Written instruction.
Reproduce only this span: the line containing "for level in", the line containing "zip(*points))), Vector(map(max, zip(*points)))", and every line between them, all exactly as given.

— Start Dataset section —

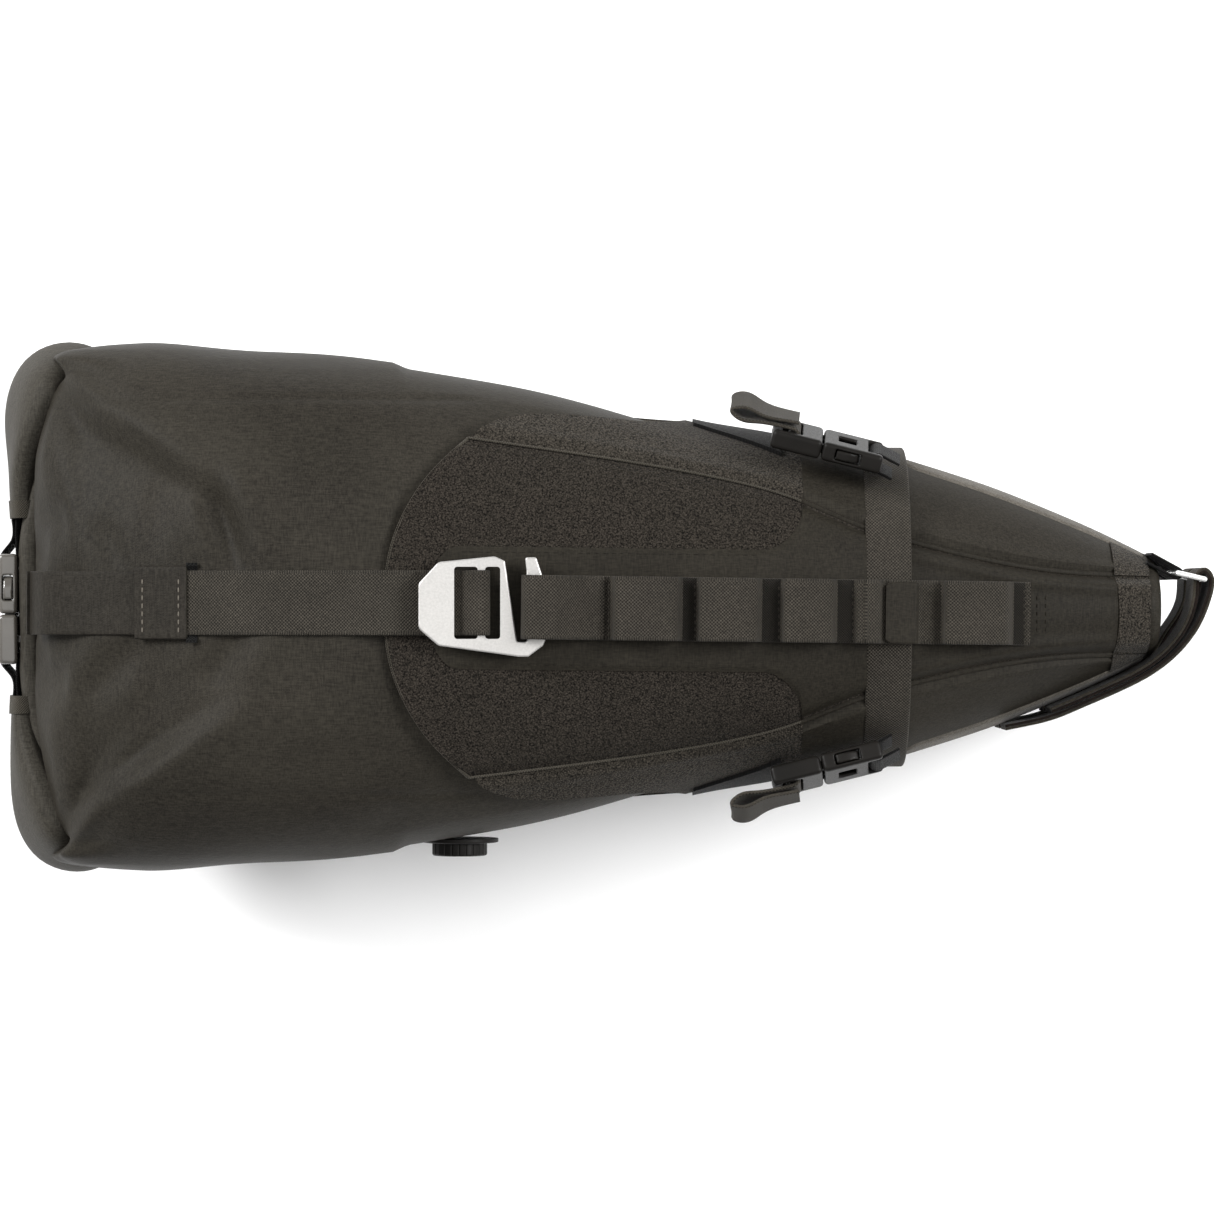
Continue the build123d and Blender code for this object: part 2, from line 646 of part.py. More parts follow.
def hooked_loop_line():
    """First loop: it stands straight up behind the hook's tip bar and closes over it."""
    x = DAISY_X[0] + 0.6
    foot = daisy_base_line(x)
    over = hook_bar_z() + HOOK_THICK / 2 + 1.8
    return [(x, foot), (x + 0.1, foot + 3.4), (x + 1.7, over - 0.4), (x + 6.0, over + 1.0),
            (x + 12.0, over), (x + 20.0, foot + 4.6), (-4.0, daisy_base_line(-4.0) + 1.6),
            (-1.2, daisy_base_line(-1.2) + 0.7)]


def daisy_straight(y_low, y_high, line):
    """Strip of the chain, turned a little in plan."""
    strip = side_strap(line, WEB_THICK, y_low, y_high, samples=40)
    return strip.rotate(Axis((DAISY_X[0], 0, 0), (0, 0, 1)), DAISY_TURN)


def daisy_chain():
    """Webbing sewn down at intervals, so that it stands up in loops between the tacks."""
    y_low, y_high = -12.4, 12.4
    xs = [DAISY_X[0], -16, 0, 16, 32, 48, 64, 80, 94, 102, 110, 117, 124, 134, 150, DAISY_X[1]]
    chain = daisy_straight(y_low, y_high, [(x, daisy_base_line(x)) for x in xs])
    chain = chain + daisy_straight(y_low, y_high, hooked_loop_line())
    for start, end, rise in LOOPS:
        chain = chain + daisy_straight(y_low, y_high, arch_line(start, end, rise))
    return clean(chain)


def daisy_tab():
    """Smooth tab sewn over the crossing of the two straps."""
    line = [(x, daisy_base_line(x) + WEB_THICK + 0.1) for x in (108.0, 112.0, 116.0, 119.5)]
    tab = side_strap(line, 1.0, -12.4, 11.6)
    return tab.rotate(Axis((DAISY_X[0], 0, 0), (0, 0, 1)), DAISY_TURN)


# ---- seatpost straps and rings ----
RING_INNER = (226.0, 13.4)
RING_OUTER = (236.6, 11.0)
RING_WIRE_R = 1.1
POST_STRAP_T = 2.3
POST_STRAPS_Z = {"upper": (68.0, 93.0), "lower": (36.0, 61.0)}


def post_strap(level):
    """Hook-and-loop strap: out from the nose, round the ring and back along the holster."""
    z_low, z_high = POST_STRAPS_Z[level]
    slack = 0.0 if level == "upper" else 1.2
    inner = [(176.0, -41.0), (188.0, -36.0), (198.0, -31.6), (207.0, -27.5), (214.5, -23.2),
             (220.5, -18.6), (226.0 - slack, -12.8 + slack), (231.0 - slack, -4.2),
             (233.2, 4.0), (233.6, 9.6)]
    turn = [(234.4, 13.0), (236.7, 14.7), (239.0, 12.9)]
    outer = [(239.6, 8.0), (238.2, 2.6), (234.8 - slack, -5.8), (228.8 - slack, -14.6 + slack),
             (222.4, -21.0), (214.5, -26.6), (207.0, -30.6), (198.0, -34.7), (188.0, -39.0),
             (176.0, -43.8), (167.0, -46.0), (158.0, -47.8)]
    face = ribbon(inner + turn + outer, POST_STRAP_T, samples=90)
    return prism(face, z_low, z_high)


def post_ring(level):
    """Rectangular wire ring standing on its long side."""
    z_low, z_high = POST_STRAPS_Z[level]
    a, b = Vector(*RING_INNER, z_low - 1.6), Vector(*RING_OUTER, z_low - 1.6)
    up = Vector(0, 0, z_high - z_low + 3.2)
    bars = []
    for start, end in ((a, a + up), (a + up, b + up), (b + up, b), (b, a)):
        along = end - start
        bars.append(Solid.make_cylinder(RING_WIRE_R, along.length, Plane(start, z_dir=along)))
    for corner in (a, a + up, b + up, b):
        bars.append(Solid.make_sphere(RING_WIRE_R).moved(Location(corner)))
    ring_solid = bars[0]
    for bar in bars[1:]:
        ring_solid = ring_solid + bar
    return clean(ring_solid)


def ring_loop(level):
    """Short webbing loop that ties the ring to the left side of the nose."""
    z_low, z_high = POST_STRAPS_Z[level]
    outside, inside = racetrack(RING_INNER, (216.0, 19.4), 1.4, 1.1)
    loop = prism(outside, z_low, z_high) - prism(inside, z_low, z_high)
    loop = loop - block((200, NOSE_X + 0.1), (-30, 16.0), (0, 140))
    return clean(loop - pack_solid(HOLSTER_OUT + 0.1) - nose_panel())


# ---- air valve ----
def valve_plane(y):
    x, z = VALVE_AT
    return Plane(origin=(x, y, z), x_dir=(1, 0, 0), z_dir=(0, -1, 0))


def valve_pocket():
    return Solid.make_cylinder(16.2, 20.0, valve_plane(VALVE_FACE_Y + 0.1))


def valve_base():
    """Flange welded to the bag, with a short threaded neck."""
    flange = Solid.make_cylinder(15.5, 1.6, valve_plane(VALVE_FACE_Y))
    flange = fillet(flange.edges().sort_by(Axis.Y)[0], 0.6)
    neck = Solid.make_cylinder(7.0, 4.4, valve_plane(VALVE_FACE_Y))
    bore = Solid.make_cylinder(5.0, 20.0, valve_plane(VALVE_FACE_Y + 0.6 - 1.4))
    return clean(flange + neck - bore)


def valve_cap():
    """Knurled cap that is turned to open the valve."""
    top = VALVE_FACE_Y - 1.9
    cap = Solid.make_cylinder(11.0, 5.0, valve_plane(top))
    cap = fillet(cap.edges().sort_by(Axis.Y)[0], 0.9)
    hollow = Solid.make_cylinder(7.3, 3.2, valve_plane(top + 0.2))
    cap = cap - hollow
    for i in range(24):
        angle = 2 * pi * i / 24
        x, z = VALVE_AT
        groove = Solid.make_cylinder(0.55, 7.0, Plane(
            origin=(x + 11.2 * cos(angle), top + 1, z + 11.2 * sin(angle)), z_dir=(0, -1, 0)))
        cap = cap - groove
    return clean(cap)


def valve_membrane():
    """Thin rubber disc inside the neck."""
    return Solid.make_cylinder(4.8, 0.9, valve_plane(VALVE_FACE_Y - 1.2))


# ---- dry bag ----
def dry_bag_body():
    """Stuffed bag as one closed solid, flat where it rests."""
    bag = pack_solid(0.0) & block((-260, BAG_FRONT_X), (-130, 130), (0, 200))
    bag = bag - roll_pocket()
    bag = bag - valve_pocket()
    stiffener_room = prism(base_outline(inset=8.0), -5, 40) & block((-79, 151), (-61, 61), (-5, 40))
    room = (pack_solid(0.0) & stiffener_room) - pack_solid(-STIFFENER - 0.2)
    return clean(bag - room)


# ---- write every piece ----
def write(name, shape):
    shape.label = name
    export_step(shape, "parts/" + name + ".step")


def write_buckle(prefix, frame):
    write(prefix + "_buckle_female", frame.location * buckle_female())
    write(prefix + "_buckle_male", frame.location * buckle_male())
    write(prefix + "_latch_arm_a", frame.location * latch_arm(1))
    write(prefix + "_latch_arm_b", frame.location * latch_arm(-1))


def main():
    os.makedirs("parts", exist_ok=True)
    write("dry_bag_body", dry_bag_body())
    write("roll_top", roll_top())
    write("roll_strip", roll_strip())
    write("holster_top_panel", top_panel())
    left, right = side_panels()
    write("holster_side_left", left)
    write("holster_side_right", right)
    write("holster_base_panel", base_panel())
    write("base_stiffener", clean(base_stiffener() & block(*ABOVE_FLOOR)))
    write("nose_panel", nose_panel())
    write("nose_foam", nose_foam())
    write("mouth_binding", mouth_binding())
    write("top_overlay", top_overlay())
    write("cross_strap", cross_strap())
    write("smooth_band", smooth_band())
    write("band_patch", band_patch())
    write("compression_strap", compression_strap())
    write("strap_keeper", strap_keeper())
    write("g_hook", g_hook())
    write("daisy_chain", daisy_chain())
    write("daisy_tab", daisy_tab())
    write_buckle("rear", rear_frame())
    write("roll_webbing_left", roll_webbing(1))
    write("roll_webbing_right", roll_webbing(-1))
    for name, side in (("left", 1), ("right", -1)):
        write_buckle("rail_" + name, rail_frame(side))
        write("rail_anchor_" + name, rail_anchor(side))
        write("rail_tail_" + name, rail_tail(side))
        write("rail_loop_" + name, rail_loop(side))
        write("edge_trim_" + name, edge_trim(side))
    for level in POST_STRAPS_Z:
        write("post_strap_" + level, post_strap(level))
        write("post_ring_" + level, post_ring(level))
        write("ring_loop_" + level, ring_loop(level))
    write("valve_base", valve_base())
    write("valve_cap", valve_cap())
    write("valve_membrane", valve_membrane())


main()
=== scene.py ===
import json
import math

import bmesh
import bpy
import numpy as np
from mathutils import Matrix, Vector


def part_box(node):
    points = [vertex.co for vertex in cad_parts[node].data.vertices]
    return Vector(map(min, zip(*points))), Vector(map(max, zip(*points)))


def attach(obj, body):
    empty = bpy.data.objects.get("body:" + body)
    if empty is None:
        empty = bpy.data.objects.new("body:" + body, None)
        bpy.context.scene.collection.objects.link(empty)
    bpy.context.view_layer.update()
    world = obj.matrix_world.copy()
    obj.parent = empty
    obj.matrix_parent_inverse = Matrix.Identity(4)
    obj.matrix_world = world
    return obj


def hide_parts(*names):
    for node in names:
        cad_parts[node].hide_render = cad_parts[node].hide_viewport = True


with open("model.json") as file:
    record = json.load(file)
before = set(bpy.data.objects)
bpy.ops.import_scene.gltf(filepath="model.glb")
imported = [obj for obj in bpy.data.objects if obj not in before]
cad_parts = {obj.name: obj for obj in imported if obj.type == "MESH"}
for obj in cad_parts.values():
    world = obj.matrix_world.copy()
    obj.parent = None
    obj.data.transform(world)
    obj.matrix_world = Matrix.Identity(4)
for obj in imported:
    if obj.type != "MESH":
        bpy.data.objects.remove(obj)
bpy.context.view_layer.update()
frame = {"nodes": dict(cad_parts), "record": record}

MM = 0.001
WEAVE = "weave"            # mesh attribute: millimetres along and across a strap
SHARP = math.radians(38)

# Stations of the stuffed bag, as in the CAD: x, half width, bottom, top, widest height, squareness.
STATIONS = np.array([
    (-226.0, 84.0, 84.0, 114.0, 99.0, 2.6), (-221.0, 93.0, 62.0, 124.0, 95.0, 2.6),
    (-213.0, 101.0, 38.0, 132.0, 88.0, 2.6), (-203.0, 105.5, 20.0, 138.5, 82.0, 2.6),
    (-188.0, 107.4, 8.0, 145.0, 78.0, 2.7), (-165.0, 106.2, 0.5, 150.0, 76.0, 2.8),
    (-135.0, 103.2, -0.8, 153.0, 75.0, 2.8), (-100.0, 99.5, -0.8, 153.5, 75.0, 2.8),
    (-65.0, 94.2, 2.0, 152.5, 75.0, 2.7), (-30.0, 88.0, 2.0, 151.0, 75.0, 2.6),
    (5.0, 78.8, 2.0, 148.5, 75.0, 2.6), (40.0, 69.4, 2.0, 145.0, 75.0, 2.5),
    (75.0, 65.0, 2.6, 139.8, 74.0, 2.4), (105.0, 59.2, 5.0, 134.0, 73.0, 2.3),
    (130.0, 52.0, 9.0, 128.0, 71.0, 2.2), (155.0, 43.8, 13.0, 121.0, 69.0, 2.2),
    (178.0, 34.7, 17.0, 113.5, 67.0, 2.2), (196.0, 27.0, 21.0, 106.5, 65.0, 2.2),
    (214.5, 18.0, 26.0, 98.0, 63.0, 2.3)])
LOWER_POWER = 3.2
PANEL_OUT = 2.8            # outside of the holster fabric, from the stuffed form
PANEL_IN = 0.4
FRONT_X = 214.5            # front end of the panels
NOSE_X = 219.5
NOSE_Z = 63.0              # middle of the nose
ROLL_Z = 73.5              # middle of the rolled mouth
TONGUE_HALF = 65.8         # half width of the top panel at its widest
TONGUE_X = -54.0
SPLIT_X = 76.0             # where the coarse rear fabric meets the smooth front
PATCH_X = 200.0            # rear edge of the nose patch
WEB_HALF = 12.5            # half width of wide webbing, and of narrow
NARROW_HALF = 10.0
SIDES = ((1, "left"), (-1, "right"))
UP = np.array([0.0, 0.0, 1.0])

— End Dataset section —

Solution to this task.
    for level in POST_STRAPS_Z:
        write("post_strap_" + level, post_strap(level))
        write("post_ring_" + level, post_ring(level))
        write("ring_loop_" + level, ring_loop(level))
    write("valve_base", valve_base())
    write("valve_cap", valve_cap())
    write("valve_membrane", valve_membrane())


main()
=== scene.py ===
import json
import math

import bmesh
import bpy
import numpy as np
from mathutils import Matrix, Vector


def part_box(node):
    points = [vertex.co for vertex in cad_parts[node].data.vertices]
    return Vector(map(min, zip(*points))), Vector(map(max, zip(*points)))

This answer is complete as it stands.